Русский остров у побережья Азии
20 Августа 2015

Бердяевские чтения - форум, два раза в год собирающий ведущих интеллектуалов России, на сей раз проходит во Владивостоке. Удивительное место, где еще незадолго до местного аэропорта ты видишь от горизонта до горизонта девственную арсеньевскую тайгу, а потом она сменяется всеми признаками развитой цивилизации.

Владивосток - удивительно не восточный и не азиатский город в том смысле, который мы обычно вкладываем в такие понятия. Он воплощает, как ни удивительно, русскую мечту о возвращении Царьграда. Владивосток - Царьград Востока, растянувшийся на сопках над бухтой Золотой Рог и омываемый проливом Босфор Восточный.
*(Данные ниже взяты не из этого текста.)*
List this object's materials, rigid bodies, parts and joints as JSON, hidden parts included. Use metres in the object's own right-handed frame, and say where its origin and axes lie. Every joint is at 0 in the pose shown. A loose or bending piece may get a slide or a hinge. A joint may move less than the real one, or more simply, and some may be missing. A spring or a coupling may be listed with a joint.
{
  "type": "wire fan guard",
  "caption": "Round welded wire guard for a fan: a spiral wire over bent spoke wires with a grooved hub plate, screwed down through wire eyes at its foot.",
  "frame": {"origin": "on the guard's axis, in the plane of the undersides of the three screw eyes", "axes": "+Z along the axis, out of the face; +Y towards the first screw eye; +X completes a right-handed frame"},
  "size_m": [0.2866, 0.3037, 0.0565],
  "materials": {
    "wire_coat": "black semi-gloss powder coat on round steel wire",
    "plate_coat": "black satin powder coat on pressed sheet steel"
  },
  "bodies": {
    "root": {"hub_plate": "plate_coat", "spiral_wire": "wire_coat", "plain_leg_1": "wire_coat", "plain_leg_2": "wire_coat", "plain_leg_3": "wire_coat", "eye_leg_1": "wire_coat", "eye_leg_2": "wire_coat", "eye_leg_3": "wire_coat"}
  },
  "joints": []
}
Поскольку рядом с Босфором должна быть древняя Троя, то не слишком удивляешься, встретив во владивостокских бухтах имена героев «Илиады»: Патрокл, Аякс, Диомид, Улисс.

Здешняя география - своеобразный ответ гения места на вопрос, заданный участникам форума: является ли Россия Азией в геополитическом, культурном, цивилизационном смысле? От Запада до Востока Россия пронесла через пространства Евразии один и тот же образ культуры, одну и ту же мечту. И в Новороссии, и на Кавказе, и на Урале, и в Сибири, и на Камчатке, и в Приморье, основывая города с нуля, в цивилизационной пустоте, Россия не сближалась с Европой или Азией, но всюду несла Россию.
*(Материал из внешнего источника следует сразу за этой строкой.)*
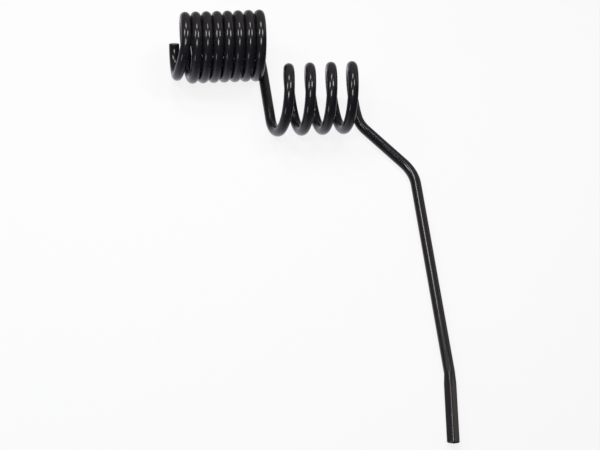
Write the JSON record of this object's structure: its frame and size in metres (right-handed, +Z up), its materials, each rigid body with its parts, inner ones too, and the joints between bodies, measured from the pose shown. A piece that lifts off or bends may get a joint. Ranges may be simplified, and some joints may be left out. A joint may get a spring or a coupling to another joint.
{
  "type": "torsion spring",
  "caption": "Left-hand torsion spring bent from round wire: a close coil, an open coil set off beside it, and a long cranked leg with a square pressed tip.",
  "frame": {"origin": "on the close coil's axis, at the middle of its length", "axes": "+X along both coil axes, from the cut end towards the leg; +Z up, away from the surface the spring lies on; the leg runs out towards -Y"},
  "size_m": [0.1785, 0.3876, 0.0552],
  "materials": {
    "black_paint": "gloss black paint"
  },
  "bodies": {
    "root": {"torsion_spring": "black_paint"}
  },
  "joints": []
}
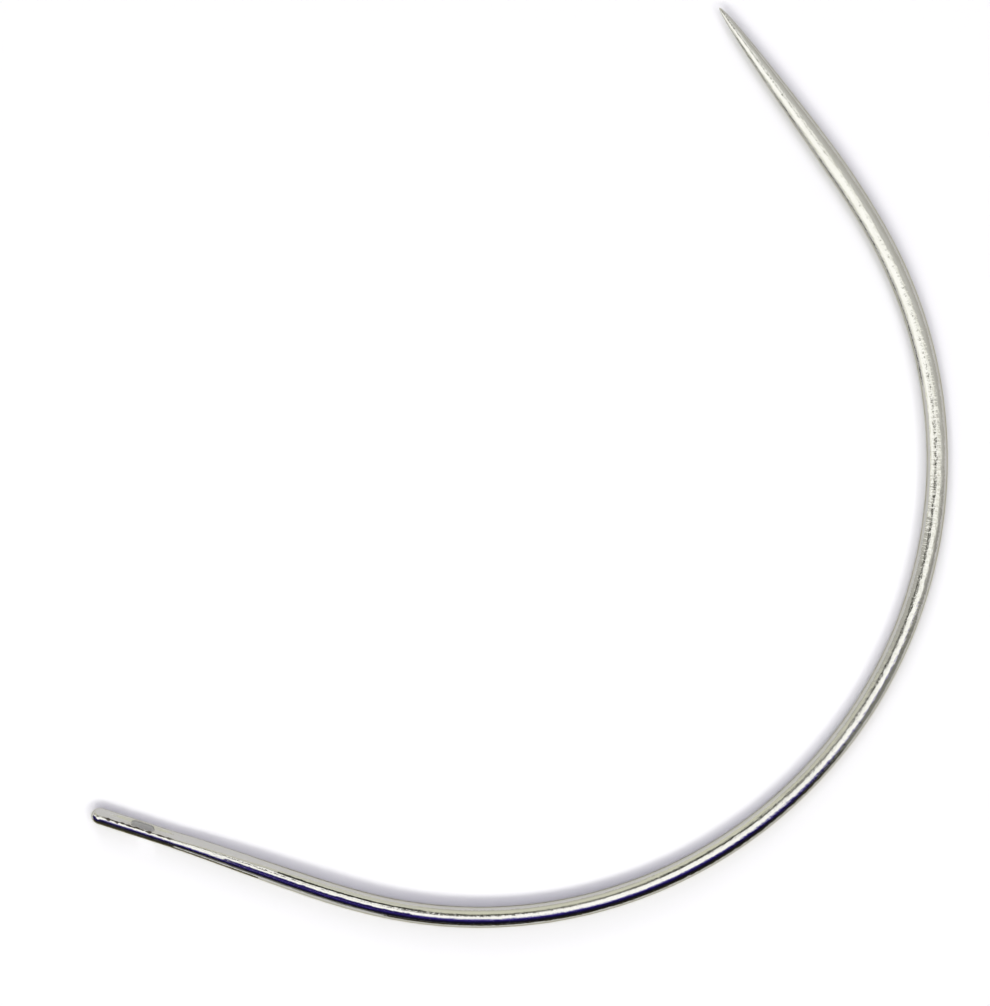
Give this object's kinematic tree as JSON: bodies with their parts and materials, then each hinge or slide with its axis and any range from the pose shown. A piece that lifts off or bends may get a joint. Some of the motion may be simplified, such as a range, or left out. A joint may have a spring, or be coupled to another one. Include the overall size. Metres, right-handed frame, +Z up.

Впрочем, существуют ли вообще Азия и азиаты?

Перед нами плод чисто европейской разметки мира, противопоставившей свой уголок мирового острова всем остальным. Азия - то, что для европейцев не-Европа, под таким именем соединены разные и даже противоположные культуры и цивилизации, которым не повезло в определенный момент стать объектом европейской экспансии. Россия не дала никому сделать себя объектом, хотя и заплатила западничеством петровской империи. Но и субъектом европейской экспансии тоже нигде, кроме разве что Средней Азии, не была.

Русское историческое движение разворачивалось на русском острове, созданном совокупностью переплетающихся в северной части евразийского континента больших и малых рек, озер, морей (преимущественно полярных). Целостность внутренних водных путей, по проходимости не уступающая морю, создала единство России, для которой вымышленная граница Европы и Азии не имеет никакого значения. Заполнив русский остров, мы нигде не пришли в Азию, хотя иногда подвинули или определили ее.
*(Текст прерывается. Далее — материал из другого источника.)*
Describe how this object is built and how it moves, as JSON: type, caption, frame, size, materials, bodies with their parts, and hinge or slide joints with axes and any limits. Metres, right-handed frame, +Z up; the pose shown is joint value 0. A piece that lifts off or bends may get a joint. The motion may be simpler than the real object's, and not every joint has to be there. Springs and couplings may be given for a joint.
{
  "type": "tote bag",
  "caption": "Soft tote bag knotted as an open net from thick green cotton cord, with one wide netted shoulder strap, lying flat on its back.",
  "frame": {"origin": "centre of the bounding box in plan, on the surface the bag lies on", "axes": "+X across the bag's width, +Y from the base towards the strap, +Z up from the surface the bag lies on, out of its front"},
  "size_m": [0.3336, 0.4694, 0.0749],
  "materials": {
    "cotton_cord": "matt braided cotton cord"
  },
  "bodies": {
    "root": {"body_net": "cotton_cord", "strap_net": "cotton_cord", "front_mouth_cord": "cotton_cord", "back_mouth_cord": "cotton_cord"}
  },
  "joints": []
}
Как в том же Приморье и Приамурье. Часто можно встретить мнение, что Россия отобрала данную территорию у Китая. Соответствующий миф даже проник в официально одобренную ЦК КПК «Историю КНР». На деле же в XVII веке Маньчжурская империя Цин, покорившая Китай, силой забрала Приамурье у русских землепроходцев, пришедших туда вместе с Ерофеем Хабаровым. Но маньчжуры никогда не пропускали на здешние земли китайцев хань, оставив их, по сути, пустыней.

В XIX веке, когда китайцы еще вынуждены были носить унизительные косы, введенные завоевателями, русская экспансия, связанная с именами Муравьева-Амурского и Невельского, заняла пустое пространство, бывшее органичной частью речной системы русского острова. Лишь когда Россия твердой ногой встала в Приморье, на пару лет опередив планирующуюся экспансию США, край открылся и для проникновения китайского населения, которое под властью России наконец-то смогло получить выгоду от данных земель, которой их лишали маньчжуры.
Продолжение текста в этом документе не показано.